I was flabbergasted and alone, with nothing and nowhere to go. I’d been in New York only a month and didn’t have any real friends I could turn to. I wasn’t so bothered about losing my clothes, but the loss of my personal items and family photos made me cry. Also gone were phone numbers I had collected of all the people I had met so far in the United States.

Just like that, I was homeless. I lived on the streets for four days. I walked around at night talking to safe-looking strangers and fell asleep during the day on the chairs outside the ladies’ powder room at Bloomingdale’s. I had so little money that I would watch people eating to feel full.

On the fourth day, I signed up for a free day membership at the New York Sports Club and went inside to take a shower and read the newspaper.
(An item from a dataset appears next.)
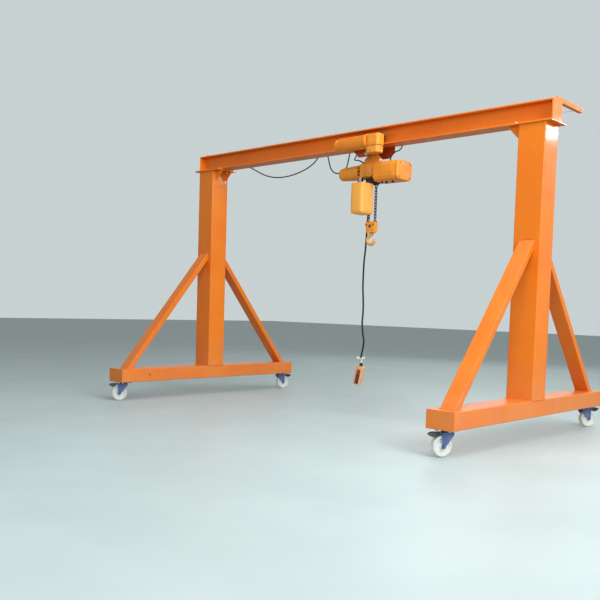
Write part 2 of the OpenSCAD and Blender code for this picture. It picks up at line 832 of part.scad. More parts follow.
// Control housing, with the gland of the drive's lead on top
module hoist_control() {
    control_w = 255;
    control_r = 52;
    end_len = 30;
    end_step = 12;
    gland_d = 24;
    low_z = hoist_z - 27;
    top_z = low_z + control_h / 2;
    color(HOIST_ORANGE) {
        loaf_x(control_len - end_len, control_w, control_h, control_r, control_x, 0, low_z);
        loaf_x(end_len + 1, control_w - 2 * end_step, control_h - 2 * end_step, control_r - end_step,
            control_x + control_len - end_len - 1, 0, low_z);
    }
    color(BLACK)
        translate([drive_route[0][0], drive_route[0][1], top_z - 5])
            cylinder(d = gland_d, h = drive_route[0][2] - top_z + 5);
}

module chain_bag() {
    base_h = 50;
    color(BAG_YELLOW) {
        loaf_z(bag_h - base_h, bag_len, bag_w, bag_r, bag_x, bag_y, bag_top - bag_h + base_h);
        hull() {
            loaf_z(2, bag_len, bag_w, bag_r, bag_x, bag_y, bag_top - bag_h + base_h - 1, $fn = 32);
            loaf_z(2, bag_len - 10, bag_w - 10, bag_r, bag_x, bag_y, bag_top - bag_h + 16, $fn = 32);
            loaf_z(2, bag_len - 40, bag_w - 40, bag_r - 6, bag_x, bag_y, bag_top - bag_h, $fn = 32);
        }
    }
}

// Load chain: two falls of interlocked links, each turned a quarter from the last
link_w = 3.4 * link_d;
slack = 0.6;
link_len = link_p + slack + 2 * link_d;
chain_start = gear_low - guide_h - fit;
chain_end = chain_start - link_len - (links - 1) * link_p;

module link() {
    bend = (link_w - link_d) / 2;
    straight = link_len - link_w;
    for (s = [-1, 1]) {
        translate([s * bend, 0, -straight / 2]) cylinder(d = link_d, h = straight, $fn = 24);
        translate([0, 0, s * straight / 2]) rotate([90, 0, 0]) rotate([0, 0, s > 0 ? 0 : 180])
            rotate_extrude(angle = 180, $fn = 24) translate([bend, 0]) circle(d = link_d, $fn = 16);
    }
}

module load_chain() {
    color(BLACK)
        for (side = [-1, 1])
            for (i = [0 : links - 1])
                translate([trolley_x + side * fall_gap / 2, 0, chain_start - link_len / 2 - i * link_p])
                    rotate([0, 0, i % 2 == 0 ? 0 : 90]) link();
}

// Hook block and hook
block_top = chain_end - fit;
block_w = 60;
block_low = block_top - block_h;
neck_a = acos(neck_r / (neck_r + hook_r));
neck_z = (neck_r + hook_r) * sin(neck_a);
hook_z = block_low - 5 - neck_z;
shank_in = 30;
tip_a = 345;
tip_len = 24;
bar_step = 1;
latch_pin_d = 6;
latch_at = [trolley_x + 23.5, hook_z + neck_z - 9];
latch_len = 48;
latch_tilt = 15.2;

// Arc of a quarter turn at one of the block's upper corners, from the angle "from"
function shoulder(half, r, from) = [for (a = [from : 15 : from + 90])
    [(from == 0 ? half - r : r - half) + r * cos(a), block_h - r + r * sin(a)]];

// Hook block: round shoulders over the two falls, and sides that close in towards the hook
module hook_block() {
    shoulder_r = 24;
    half = block_len / 2;
    low_half = half - 14;
    color(HOIST_ORANGE)
        difference() {
            translate([trolley_x, block_w / 2, block_low]) rotate([90, 0, 0]) linear_extrude(block_w)
                polygon(concat([[-low_half, 12], [12 - low_half, 0], [low_half - 12, 0], [low_half, 12]],
                    shoulder(half, shoulder_r, 0), shoulder(half, shoulder_r, 90)));
            translate([trolley_x, 0, block_low - 1]) cylinder(d = shank_d + 2 * fit, h = shank_in + 2);
        }
}

// Stretch of the hook's bar: an arc of radius r about a point in the hook's plane
module hook_arc(x, z, r, from, sweep, bar) {
    translate([x, 0, z]) rotate([90, 0, 0]) rotate([0, 0, from])
        rotate_extrude(angle = sweep) translate([r, 0]) circle(bar);
}

// Hook: the bar is thickest at the neck and thinner by one step at the bowl and at the tip
module hook() {
    color(BAG_YELLOW)
        translate([trolley_x, 0, hook_z]) {
            translate([0, 0, neck_z]) cylinder(d = shank_d, h = block_low + shank_in - hook_z - neck_z);
            hook_arc(-neck_r, neck_z, neck_r, -neck_a, neck_a, bar_r + bar_step);
            hook_arc(0, 0, hook_r, 180 - neck_a, tip_a - 180 + neck_a, bar_r);
            rotate([90, 0, 0]) rotate([0, 0, tip_a]) translate([hook_r, 0, 0]) rotate([-90, 0, 0])
                cylinder(r1 = bar_r - bar_step, r2 = bar_r * 0.55, h = tip_len);
        }
    color(STEEL) {
        block([latch_at[0] - 18, -5, latch_at[1] - 6], [24, 10, 12]);
        rod_y(latch_pin_d, 22, latch_at[0], -11, latch_at[1]);
    }
}

// Latch: a bent strap with two ears, sprung against the inside of the hook's tip
module hook_latch() {
    ear_t = 3;
    ear_in = 5.5;
    strap_w = 2 * (ear_in + ear_t);
    color(STEEL)
        translate([latch_at[0], 0, latch_at[1]]) rotate([0, -latch_tilt, 0])
            difference() {
                union() {
                    for (y = [-ear_in - ear_t, ear_in]) {
                        rod_y(12, ear_t, 0, y, 0);
                        block([-4, y, -20], [8, ear_t, 20]);
                    }
                    block([1, -strap_w / 2, -latch_len], [3, strap_w, latch_len - 12]);
                }
                rod_y(latch_pin_d + 2 * fit, strap_w + 2, 0, -strap_w / 2 - 1, 0);
            }
}

// Pendant and its cable
pendant_exit = [262, 60, 2430];
pendant_route = [[262, 60, 2430], [262, 60, 2330], [256, 60, 2150], [248, 60, 2000],
    [242, 60, 1860], [236, 60, 1740], [224, 60, 1620], [220, 60, 1480], [221, 60, 1340],
    [232, 60, 1200], [234, 60, 1080], [228, 60, 980], [238, 60, 880], [256, 60, 790],
    [250, 60, 710], [234, 60, 640], [228, 60, 590], [236, 60, 545]];
pendant_tilt = 12;
gland_h = 26;

module pendant_cable() {
    color(BLACK)
        cord(pendant_route, cable_d, 2, [0, 1, 0], [0, 0, -1], [-sin(pendant_tilt), 0, -cos(pendant_tilt)]);
}

module pendant() {
    translate(pendant_route[len(pendant_route) - 1]) rotate([0, pendant_tilt, 0]) {
        color(BLACK) translate([0, 0, -gland_h - 1]) cylinder(d1 = 44, d2 = 26, h = gland_h + 1);
        color(HOIST_ORANGE)
            loaf_z(pendant_h, pendant_w, pendant_d, 14, 0, 0, -gland_h - pendant_h);
    }
}

girder();
girder_end_plates();
festoon_brackets();
festoon_wire();
festoon_anchor();
festoon_slider();
festoon_cable();
column_left();
column_right();
column_cap_plates();
base_beam_left();
base_beam_right();
base_end_plates();
braces_left();
braces_right();
caster_plates();
caster_fork_near_left();
caster_fork_near_right();
caster_fork_far_left();
caster_fork_far_right();
caster_wheel_near_left();
caster_wheel_near_right();
caster_wheel_far_left();
caster_wheel_far_right();
brake_pedal_near_left();
brake_pedal_near_right();
brake_pedal_far_left();
brake_pedal_far_right();
trolley_plate_near();
trolley_plate_far();
trolley_wheels_left();
trolley_wheels_right();
load_shaft();
drive_motor();
tow_arm();
trolley_lead();
drive_lead();
hoist_hanger();
hoist_gearbox();
hoist_motor();
hoist_control();
chain_bag();
load_chain();
hook_block();
hook();
hook_latch();
pendant_cable();
pendant();
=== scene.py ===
# %% [markdown]
# # A portable gantry crane
# Two welded frames on swivel casters carry an H-section girder. A motor trolley runs on
# the girder's lower flange and an electric chain hoist hangs from it. The steel pieces come
# from the CAD model. This notebook rounds their edges, gives every surface its finish, and
# adds what is too fine for the CAD: weld beads, bolts, cables, moulded covers and the bag.

import json
from math import acos, atan2, cos, degrees, pi, radians, sin, sqrt, tan

import bmesh
import bpy
from mathutils import Matrix, Vector
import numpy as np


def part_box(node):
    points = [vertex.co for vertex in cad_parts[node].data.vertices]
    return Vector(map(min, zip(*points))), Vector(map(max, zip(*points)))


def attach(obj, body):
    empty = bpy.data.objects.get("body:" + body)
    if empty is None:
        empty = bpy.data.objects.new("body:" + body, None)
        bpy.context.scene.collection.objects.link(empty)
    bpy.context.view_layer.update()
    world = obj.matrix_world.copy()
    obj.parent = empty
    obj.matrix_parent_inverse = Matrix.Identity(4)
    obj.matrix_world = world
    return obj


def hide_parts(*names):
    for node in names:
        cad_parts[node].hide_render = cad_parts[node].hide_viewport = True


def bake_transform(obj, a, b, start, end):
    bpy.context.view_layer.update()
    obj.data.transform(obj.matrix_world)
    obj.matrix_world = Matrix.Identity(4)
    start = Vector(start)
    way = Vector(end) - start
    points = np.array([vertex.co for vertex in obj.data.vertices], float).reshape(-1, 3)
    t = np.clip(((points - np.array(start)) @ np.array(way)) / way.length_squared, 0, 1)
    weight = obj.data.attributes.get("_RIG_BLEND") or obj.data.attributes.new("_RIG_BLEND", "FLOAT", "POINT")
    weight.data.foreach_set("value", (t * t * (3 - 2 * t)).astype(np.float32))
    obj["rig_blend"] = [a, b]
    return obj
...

I found and applied for a job as a nanny on Park Avenue, and was hired straightaway. I went to live with a Jewish family with twin ten-year-old boys, and I was back on my feet. I had a roof over my head and some spending money again.

Over the next few years, I tried a variety of jobs, from piano teacher to mathematics assistant to a professor at a college. Eventually I landed a job as an investment banker on Wall Street. It was an entry-level job, working in IPOs for a vice president, but I felt excited to be going there every day. I steadily moved up the corporate ladder to jobs with higher pay and more responsibility. I also received a large third-party insurance settlement from my bus accident, and invested it in land and stock options.

The inclination to be a filmmaker didn’t strike me until I was in my early thirties. I bought a video camera and took it with me everywhere I went, interviewing everyone from taxi drivers to bums sitting in the streets. I loved to look through the lens and capture people going about their everyday lives.

Thanks to my banking job, I was making a good salary and leading quite a jet-setting lifestyle, but the job didn’t fit my personality. So, when I was in my mid-thirties, I quit my secure job and decided to try to make it at something I was really passionate about. I signed up for an intensive fifteen-week course at NYU film school. I had no background other than the amateur films I had taken with my handheld camera, but I soon discovered that I could draw on all of my skills and life experiences—from teaching, to nursing, to travel, to photography—and combine them into storytelling.

A few months after the course ended, I helped raise one million dollars from my Wall Street banker friends to make my first comedy feature film. Shot in the streets of New York, it was called High Times Potluck and was written by Summer of Sam author Victor Colicchio. It was a fun, lighthearted movie about a suitcase of marijuana and the mob. I secretly dedicated the film to my sister, Lyndall, who had been busted for growing pot when she was a teenager. I was finishing up filming that project when the September 11 attacks happened.

In New York, I dated different types of men from all over the world. All of my romantic relationships were long-term. They usually ended when the guy had to move interstate or overseas for work, and I wasn’t ready to follow, attached as I was to New York. I let a few of my soul mates slip away, but I didn’t know it at the time.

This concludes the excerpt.